When was the last time you actually took the time and asked people how they were…really.

Because we all do this- we have these throwaway comments of “How are you?” or “How’s it going?” “What have you been up to?”

But have you ever stopped to actually listen to the answer? Or have you ever given a real answer like, “Actually my car just died, my husband lost his job and I had a miscarriage two months ago. And how are you?”

And the look on people’s faces are just priceless - it’s this interesting combination of shock, horror, dismay and I-didn’t-actually-want-you-to-tell-me-the-truth, I-wanted-some-fake-smiley-answer look.

But how can we really know, understand and support someone else, if we just know them on a surface level? If we don’t really know their true struggles, hopes and dreams…

Look, we spent a lot of time the last few days talking about why people don’t share - because of pride, shame, being worried that they’re not going to get the help they need, etc.

But I’m going to suggest something else. I think another reason people don’t share is because we are uncomfortable with the uncomfortable. We don’t like being immersed in someone else’s grief, pain or difficulty. We like things to be light and airy and not take too much time or thought.
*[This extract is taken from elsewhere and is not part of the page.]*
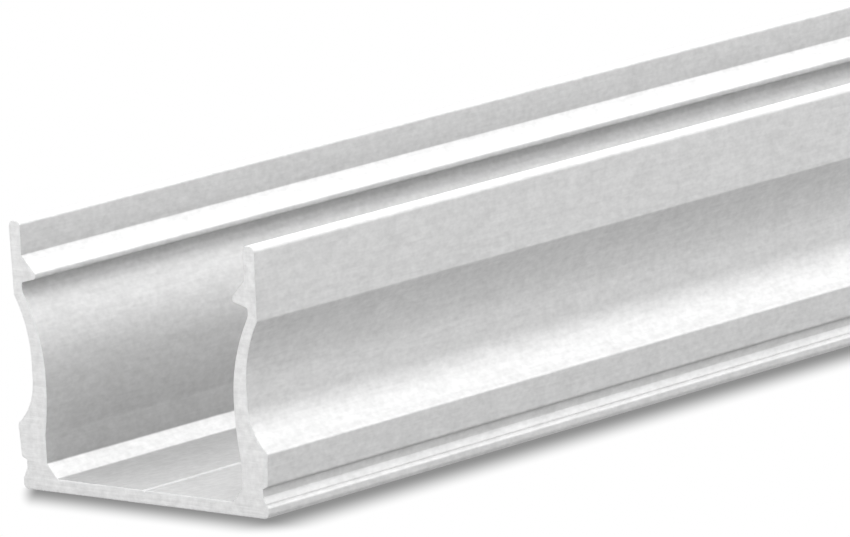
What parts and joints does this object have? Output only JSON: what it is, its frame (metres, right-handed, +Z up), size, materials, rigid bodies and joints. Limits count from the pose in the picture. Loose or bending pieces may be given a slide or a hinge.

So how about something radical? If we want to *really* see people, understand their struggles and be there for them, we first need to put ourselves in the position of asking the right question, and then be willing to sit with the answer. Because rich, deep authentic relationships come from sharing vulnerabilities, not just the fluff.

So ask.
And stay for the answers.

Especially in this time of the Hebrew calendar, when we’re coming up upon the day that the temples were destroyed, (because of baseless hatred in the community), let’s choose authenticity and listening.